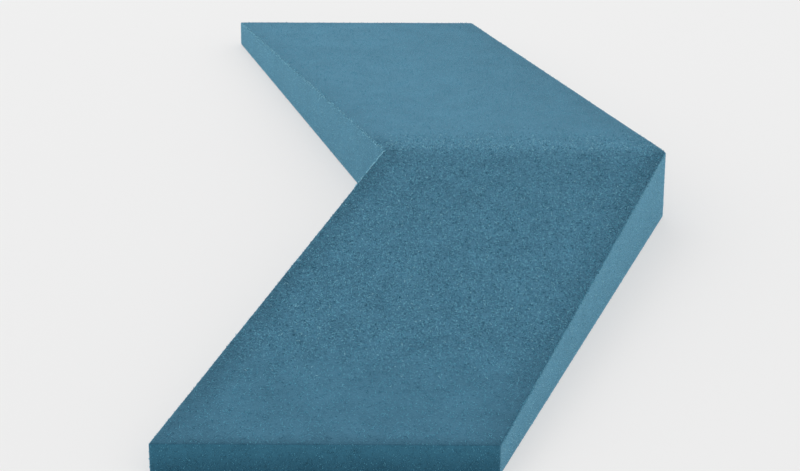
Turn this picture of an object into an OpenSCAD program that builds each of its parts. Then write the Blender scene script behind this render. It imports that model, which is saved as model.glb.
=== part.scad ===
// Arrow-shaped acoustic wall tile: one foam body with a flocked face and a flat back.
// Two mirrored arms meet at a fold line across the middle, where the tile is thickest.
// Its face falls away from that fold to thin ends, and its back is flat for gluing to a wall.
//
// Frame: +Z out of the face, back on z = 0, +Y along the tile, +X towards the arrow's point.
// Origin: on the back, in the middle of the tile's outline box.

/* [Outline] */
// Length of the fold line, from the inner corner to the arrow's point
fold_w = 160; // [100:5:240]
// Distance from the fold line to each end
arm_l = 300; // [200:10:450]
// How far each end lies behind the fold line: the depth of the inner corner
sweep = 103; // [40:1:160]

/* [Thickness] */
// Thickness at the fold line, over the top of the crest
fold_t = 40; // [30:1:70]
// Thickness at the two ends
end_t = 16; // [10:1:24]

/* [Roundings] */
// Radius of the soft crest between the two slopes
crest_r = 100; // [20:5:160]
// Radius of the upright corners and of the edges round the face
edge_r = 1.2; // [0.6:0.2:3]

/* [Hidden] */

// Colour of the flocked face
flock_colour = [0.29, 0.47, 0.56];
// Sides of the round corner posts, and steps along half of the crest
post_sides = 32;
crest_steps = 6;

// Lean of an arm's long sides in plan
lean = atan(sweep / arm_l);

// Height of the crest's axis, and the radius of the line that its rounded edges follow
crest_z = fold_t - crest_r;
spine_r = crest_r - edge_r;

// Slope of the face: that of the line from an end's top which just touches the crest's circle
end_reach = norm([arm_l, end_t - crest_z]);
slope = atan2(arm_l, end_t - crest_z) - acos(crest_r / end_reach);

// Place of the end posts along an arm, and the height of the rounded edge's centre there
end_y = -(arm_l - edge_r);
end_z = end_t + edge_r * tan(slope) - edge_r / cos(slope);

// The inner side runs past the fold line before it is trimmed, to make a clean inner corner
overrun = 2 * edge_r;

// Centres of the rounded edge as [y, z]: up the slope from an end, then over half of the crest
spine = concat(
    [[end_y, end_z]],
    [for (i = [crest_steps : -1 : 0])
        let (turn = slope * i / crest_steps)
        [-spine_r * sin(turn), crest_z + spine_r * cos(turn)]]
);
inner_spine = concat(spine, [[overrun, crest_z + spine_r]]);

// Places of the posts across the tile, measured from the inner corner
function inner_x(y) = y * tan(lean) + edge_r / cos(lean);
function outer_x(y) = fold_w + y * tan(lean) - edge_r / cos(lean);

// The middle of the outline box lies halfway between the rearmost and the foremost post
centre_x = (inner_x(end_y) + outer_x(0)) / 2;

// Size of the block that keeps one half of the tile
half_block = 2 * (arm_l + fold_w + sweep);

// A round post from the back up to the face, with a ball for its top
module post(x, y, z) {
    translate([x, y, 0]) cylinder(r = edge_r, h = z, $fn = post_sides);
    translate([x, y, z]) sphere(r = edge_r, $fn = post_sides);
}

// One arm: a skin stretched over its posts and trimmed on the fold line
module arm() {
    intersection() {
        hull() {
            for (p = inner_spine) post(inner_x(p[0]), p[0], p[1]);
            for (p = spine) post(outer_x(p[0]), p[0], p[1]);
        }
        translate([-half_block / 2, -half_block, -half_block / 2]) cube(half_block);
    }
}

// The whole tile, one piece of foam
module panel() {
    color(flock_colour) translate([-centre_x, 0, 0]) {
        arm();
        mirror([0, 1, 0]) arm();
    }
}

panel();
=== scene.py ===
# %% [markdown]
# # A flocked foam wall tile
# This tile soaks up sound on a wall. It is one piece of soft foam in the shape of a shallow arrow:
# two mirrored arms meet at a fold line, where the foam is thickest, and thin out towards both ends.
# Its face and sides are flocked, which means that very short fibres stand in a coat of glue.
# The solid from the part's source is the fixed frame here, and this file dresses it: first the
# body, then its finishes, then the fibres themselves, and last the room.

# %% Load the frame
from math import acos, atan, atan2, cos, hypot, pi, radians, sin, tan

import bmesh
import bpy
import numpy as np
from mathutils import Matrix, Vector, noise


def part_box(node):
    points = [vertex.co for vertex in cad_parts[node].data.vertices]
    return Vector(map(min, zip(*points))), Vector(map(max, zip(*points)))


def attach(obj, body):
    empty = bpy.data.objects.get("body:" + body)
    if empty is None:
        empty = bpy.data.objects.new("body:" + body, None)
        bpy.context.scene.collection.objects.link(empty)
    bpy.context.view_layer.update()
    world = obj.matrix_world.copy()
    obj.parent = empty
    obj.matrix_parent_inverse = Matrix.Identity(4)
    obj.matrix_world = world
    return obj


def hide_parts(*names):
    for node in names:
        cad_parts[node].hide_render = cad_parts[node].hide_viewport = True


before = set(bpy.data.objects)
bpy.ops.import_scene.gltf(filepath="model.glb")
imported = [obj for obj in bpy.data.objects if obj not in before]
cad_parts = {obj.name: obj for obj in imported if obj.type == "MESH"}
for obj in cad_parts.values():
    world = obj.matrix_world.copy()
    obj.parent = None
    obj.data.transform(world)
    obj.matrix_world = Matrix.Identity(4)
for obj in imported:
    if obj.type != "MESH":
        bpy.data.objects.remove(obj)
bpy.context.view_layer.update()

# %% [markdown]
# ## The tile's own sizes
# A tile maker would set these few sizes on the cutting machine, and all the rest follows from them.
# They repeat the driving sizes of the part's source, in metres. The frame's box tells whether they
# still agree with the solid, so both are printed.

# %% Sizes
MM = 0.001
FOLD_W = 160 * MM
ARM_L = 300 * MM
SWEEP = 103 * MM
FOLD_T = 40 * MM
END_T = 16 * MM
CREST_R = 100 * MM
EDGE_R = 1.2 * MM

lean = atan(SWEEP / ARM_L)
crest_z = FOLD_T - CREST_R
slope = atan2(ARM_L, END_T - crest_z) - acos(CREST_R / hypot(ARM_L, END_T - crest_z))
end_y = ARM_L - EDGE_R
end_z = END_T + EDGE_R * tan(slope) - EDGE_R / cos(slope)
centre_x = (FOLD_W - end_y * tan(lean)) / 2


def inner_x(y):
    """The middle of the rounded edge on the hollow side, at a distance y from the fold line."""
    return EDGE_R / cos(lean) - abs(y) * tan(lean) - centre_x


def outer_x(y):
    """The middle of the rounded edge on the pointed side."""
    return FOLD_W - EDGE_R / cos(lean) - abs(y) * tan(lean) - centre_x


low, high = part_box("panel")
print("point, solid and formula:", round(high[0] / MM, 2), round((outer_x(0) + EDGE_R) / MM, 2))
print("thickness, solid and formula:", round(high[2] / MM, 2), FOLD_T / MM)

# %% [markdown]
# ## The camera
# A long lens from about one and a third metres away looks down at the tile on its back. It turns
# by a third of a degree and rolls by a tenth, as a hand-set tripod does. An aimed camera would need
# an empty to look at. Three plain rotations need none and keep each angle readable.

# %% Camera
EYE = Vector((-0.0116, -1.2223, 0.5250))
LOOK_DOWN, TURN, ROLL = radians(23.735), radians(0.359), radians(0.091)
LENS = 104.47
NEAREST = 0.01

camera = bpy.data.objects.new("Camera", bpy.data.cameras.new("Camera"))
camera.data.lens = LENS
camera.data.clip_start = NEAREST
camera.matrix_world = (
    Matrix.Translation(EYE)
    @ Matrix.Rotation(TURN, 4, "Z")
    @ Matrix.Rotation(pi / 2 - LOOK_DOWN, 4, "X")
    @ Matrix.Rotation(ROLL, 4, "Z")
)
bpy.context.scene.collection.objects.link(camera)
bpy.context.scene.camera = camera
print("camera at", [round(v, 3) for v in EYE], "lens", LENS, "mm")

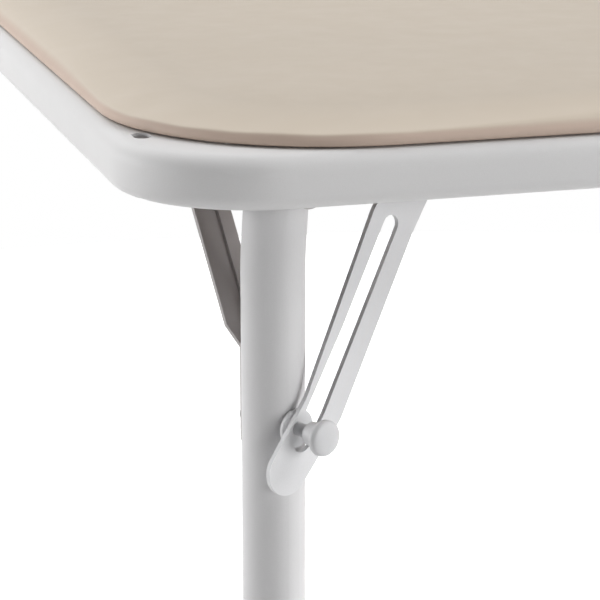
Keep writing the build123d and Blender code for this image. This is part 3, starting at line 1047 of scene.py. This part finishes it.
@dataclass
class Studio:
    """Pale floor, soft lights and the camera of the photograph."""

    floor_radius: float = 2.2
    floor_segments: int = 96
    floor_tone: float = 0.70
    floor_glow: float = 0.75
    horizon: float = 1.0
    # The room's light, by how far a direction points to the front, from behind to before it
    front: tuple[float, float, float] = (-0.29, -0.96, 0.0)
    front_zone: tuple[float, float] = (-1.0, 0.75)
    room_light: tuple[float, float] = (0.09, 0.02)
    lens: float = 132.0
    sensor: float = 36.0
    clip: tuple[float, float] = (0.05, 60.0)
    turn: float = 16.720
    pitch: float = 15.613
    eye: tuple[float, float, float] = (-0.601353, -1.196365, 0.867891)
    lit_point: tuple[float, float, float] = (-0.43, -0.43, 0.65)
    light_distance: float = 4.2
    softboxes: tuple[Softbox, ...] = (
        Softbox("left_light", -90.0, 5.0, (4.5, 1.7), 122.0),
        Softbox("right_light", 56.0, 5.0, (2.3, 1.7), 94.0),
        Softbox("far_right_light", 106.0, 6.0, (1.2, 1.2), 36.0),
        Softbox("high_left_light", -122.0, 42.0, (4.9, 2.8), 130.0),
        Softbox("high_right_light", 97.0, 42.0, (2.8, 2.8), 138.0),
    )

    def floor(self) -> None:
        """Lay the floor, with the table's soft shadow on it.

        It glows white to camera, glossy and transmission rays, and its glow lights nothing.
        """
        plane = bmesh.new()
        bmesh.ops.create_circle(
            plane, cap_ends=True, segments=self.floor_segments, radius=self.floor_radius
        )
        mesh = bpy.data.meshes.new("floor")
        plane.to_mesh(mesh)
        plane.free()
        ground = bpy.data.objects.new("floor", mesh)
        bpy.context.scene.collection.objects.link(ground)
        bench = MaterialBench("floor_white")
        grey = (self.floor_tone, self.floor_tone, self.floor_tone, 1.0)
        bench.fix(Base_Color=grey, Roughness=0.9, Specular_IOR_Level=0.1)
        glow = bench.add("ShaderNodeEmission")
        strength = bench.math("MULTIPLY", white_rays(bench.tree), self.floor_glow)
        bench.join(strength, glow.inputs["Strength"])
        total = bench.add("ShaderNodeAddShader")
        bench.join(bench.shader.outputs["BSDF"], total.inputs[0])
        bench.join(glow.outputs["Emission"], total.inputs[1])
        bench.join(total.outputs["Shader"], bench.tree.nodes["Material Output"].inputs["Surface"])
        dress(ground, bench.material)

    def sky(self) -> None:
        """Surround the table: white to camera, glossy and transmission rays, dim to all others."""
        world = bpy.data.worlds.new("studio")
        bpy.context.scene.world = world
        world.use_nodes = True
        tree = world.node_tree
        tree.nodes.clear()
        add, join = tree.nodes.new, tree.links.new
        coords = add("ShaderNodeTexCoord")
        facing = add("ShaderNodeVectorMath")
        facing.operation = "DOT_PRODUCT"
        facing.inputs[1].default_value = self.front
        join(coords.outputs["Generated"], facing.inputs[0])
        fall = add("ShaderNodeMapRange")
        fall.interpolation_type = "SMOOTHSTEP"
        keys = ("From Min", "From Max", "To Min", "To Max")
        for key, number in zip(keys, (*self.front_zone, *self.room_light)):
            fall.inputs[key].default_value = number
        join(facing.outputs["Value"], fall.inputs["Value"])
        room = add("ShaderNodeBackground")
        room.inputs["Color"].default_value = WHITE
        join(fall.outputs["Result"], room.inputs["Strength"])
        white = add("ShaderNodeBackground")
        white.inputs["Color"].default_value = WHITE
        white.inputs["Strength"].default_value = self.horizon
        mix = add("ShaderNodeMixShader")
        join(white_rays(tree), mix.inputs["Fac"])
        join(room.outputs["Background"], mix.inputs[1])
        join(white.outputs["Background"], mix.inputs[2])
        join(mix.outputs["Shader"], add("ShaderNodeOutputWorld").inputs["Surface"])

    def hang(self, box: Softbox) -> None:
        """Hang a soft light, facing the table's front left corner.

        Args:
            box: the light.
        """
        lamp = bpy.data.lights.new(box.name, "AREA")
        lamp.shape = "RECTANGLE"
        lamp.size, lamp.size_y = box.size
        lamp.energy = box.power
        aside, above = math.radians(box.bearing - 90.0 - self.turn), math.radians(box.lift)
        level = math.cos(above)
        way = Vector((math.cos(aside) * level, math.sin(aside) * level, math.sin(above)))
        holder = bpy.data.objects.new(box.name, lamp)
        holder.location = Vector(self.lit_point) + way * self.light_distance
        holder.rotation_euler = (-way).to_track_quat("-Z", "Y").to_euler()
        holder.visible_camera = False
        bpy.context.scene.collection.objects.link(holder)

    def camera(self) -> None:
        """Set the camera where the photograph was taken from."""
        turn, pitch = math.radians(self.turn), math.radians(self.pitch)
        right = Vector((math.cos(turn), -math.sin(turn), 0.0))
        ahead = Vector((math.sin(turn), math.cos(turn), 0.0))
        look = ahead * math.cos(pitch) - Vector((0.0, 0.0, math.sin(pitch)))
        up = right.cross(look)
        lens = bpy.data.cameras.new("photo_camera")
        lens.lens = self.lens
        lens.sensor_width = self.sensor
        lens.clip_start, lens.clip_end = self.clip
        holder = bpy.data.objects.new("photo_camera", lens)
        turned = Matrix((right, up, -look)).transposed()
        holder.matrix_world = Matrix.Translation(self.eye) @ turned.to_4x4()
        bpy.context.scene.collection.objects.link(holder)
        bpy.context.scene.camera = holder

    def build(self) -> None:
        """Set up the whole studio."""
        self.camera()
        self.floor()
        self.sky()
        for box in self.softboxes:
            self.hang(box)
        bpy.context.scene.view_settings.view_transform = "Standard"
        log.info("studio ready")


def main() -> None:
    """Build the studio, the padded top and the steel."""
    logging.basicConfig(level=logging.INFO)
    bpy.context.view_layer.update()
    Studio().build()
    PaddedTop(
        vinyl=GrainedVinyl("beige_vinyl", (0.495, 0.434, 0.361), (0.53, 0.42, 0.35)).material(),
        foam=OpenFoam("cream_foam", (0.82, 0.78, 0.62)).material(),
        board=PressedBoard("hardboard", (0.20, 0.12, 0.07)).material(),
    ).build()
    SteelFittings(
        rail=SatinPaint("rail_paint", (0.66, 0.655, 0.655)).material(),
        leg=SatinPaint("leg_paint", (0.64, 0.635, 0.64), facing=Facing.UPRIGHT).material(),
        plate=SatinPaint(
            "plate_paint", (0.69, 0.69, 0.70), roughness=0.4, facing=Facing.ALONG_BRACE
        ).material(),
        # This grey is darker than the other paints: painted shade for the shadow the struts and
        # brackets stand in
        shaded_pressing=SatinPaint("shaded_pressing_paint", (0.46, 0.435, 0.43), roughness=0.42).material(),
        stud=SatinPaint("stud_paint", (0.58, 0.58, 0.59), roughness=0.3).material(),
        steel=BareSteel("zinc_steel").material(),
        cap=MouldedCap("foot_cap", (0.55, 0.55, 0.56)).material(),
    ).build()
    log.info("boxes noted")


if __name__ == "__main__":
    main()
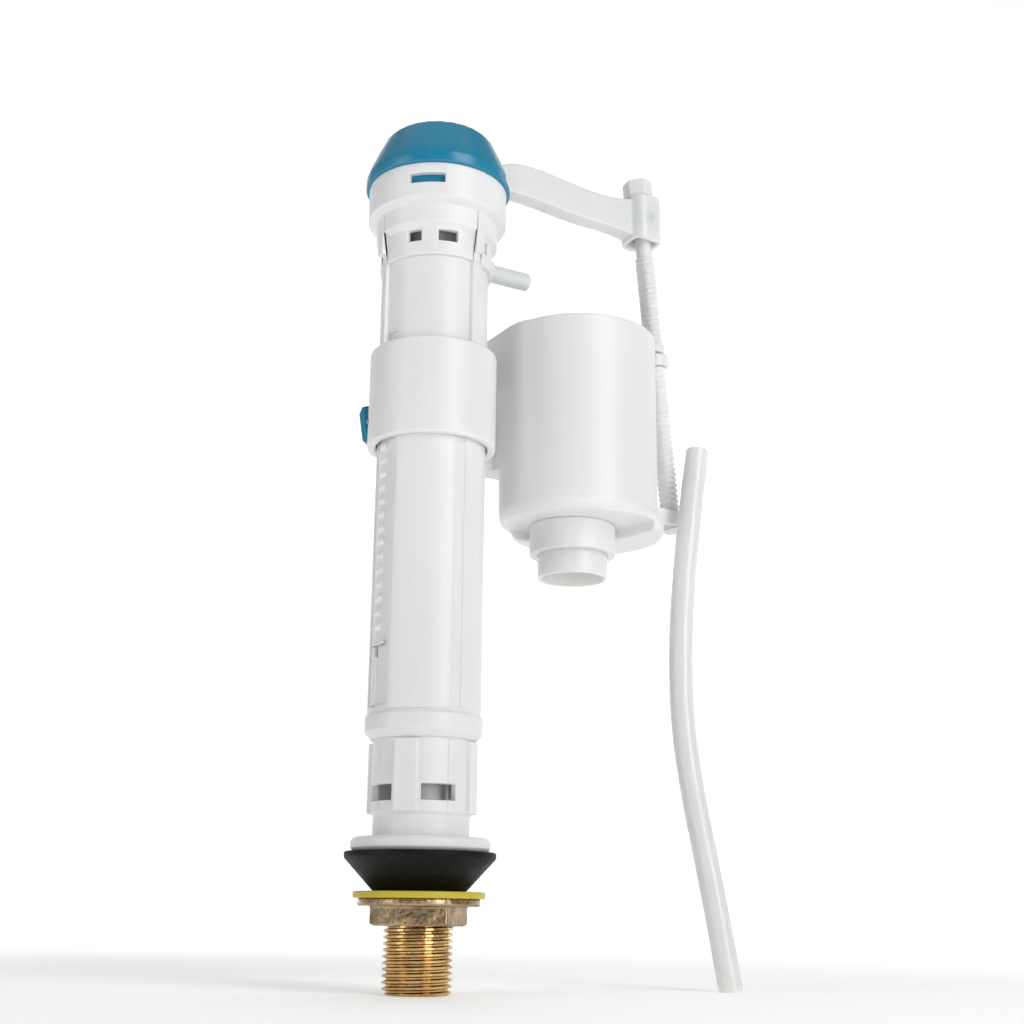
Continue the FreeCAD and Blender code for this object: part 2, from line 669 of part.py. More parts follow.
def lever_bracket():
    """Ring on the pilot cover with two cheeks that carry the lever's pin."""
    bracket = ring(BRACKET_R, COVER_BOSS_R + 0.2, BRACKET_LOW, BRACKET_TOP)
    for side in (-1, 1):
        ends = sorted((side * CHEEK_INNER, side * PIVOT_PIN_HALF))
        bracket = bracket.fuse(box(PIVOT_X - CHEEK_HALF, PIVOT_X + CHEEK_HALF, *ends, BRACKET_TOP - 0.2,
                                   PIVOT_Z + CHEEK_RISE))
    return bracket.cut(rod_along_y(PIVOT_PIN_R, PIVOT_PIN_HALF + OVERCUT, PIVOT_X, PIVOT_Z))


def lever_pin():
    return rod_along_y(PIVOT_PIN_R, PIVOT_PIN_HALF, PIVOT_X, PIVOT_Z)


def cap():
    """Domed cap with a skirt inside the head, cut away where the lever leaves."""
    skirt_r = HEAD_BORE_R - 0.1
    inside_r = HEAD_BORE_R - 1.5
    seat = HEAD_TOP + FITTED_GAP
    body = lathe([
        (inside_r, CAP_SKIRT_LOW), (skirt_r, CAP_SKIRT_LOW), (skirt_r, seat), (CAP_R, seat), (CAP_R, 263.8),
        (CAP_R - 0.9, 266.6), (CAP_R - 3.0, 271.6), (CAP_TOP_R + 1.4, CAP_TOP - 2.2),
        (CAP_TOP_R, CAP_TOP - 0.6), (CAP_TOP_R - 1.6, CAP_TOP), (0, CAP_TOP), (0, CAP_TOP - CAP_WALL),
        (CAP_TOP_R - 2.0, CAP_TOP - CAP_WALL), (CAP_R - 4.8, 271.0), (CAP_R - 2.7, 266.2), (inside_r, 264.0)])
    return body.cut(box(CAP_CUT_X, CAP_R + OVERCUT, -CAP_R, CAP_R, CAP_CUT_LOW, CAP_TOP + OVERCUT))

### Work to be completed
Only the lines from the one with "for its top" up to the one with "# body, then" should be repeated, both included, exactly as they appear.

### The reply
// A round post from the back up to the face, with a ball for its top
module post(x, y, z) {
    translate([x, y, 0]) cylinder(r = edge_r, h = z, $fn = post_sides);
    translate([x, y, z]) sphere(r = edge_r, $fn = post_sides);
}

// One arm: a skin stretched over its posts and trimmed on the fold line
module arm() {
    intersection() {
        hull() {
            for (p = inner_spine) post(inner_x(p[0]), p[0], p[1]);
            for (p = spine) post(outer_x(p[0]), p[0], p[1]);
        }
        translate([-half_block / 2, -half_block, -half_block / 2]) cube(half_block);
    }
}

// The whole tile, one piece of foam
module panel() {
    color(flock_colour) translate([-centre_x, 0, 0]) {
        arm();
        mirror([0, 1, 0]) arm();
    }
}

panel();
=== scene.py ===
# %% [markdown]
# # A flocked foam wall tile
# This tile soaks up sound on a wall. It is one piece of soft foam in the shape of a shallow arrow:
# two mirrored arms meet at a fold line, where the foam is thickest, and thin out towards both ends.
# Its face and sides are flocked, which means that very short fibres stand in a coat of glue.
# The solid from the part's source is the fixed frame here, and this file dresses it: first the
# body, then its finishes, then the fibres themselves, and last the room.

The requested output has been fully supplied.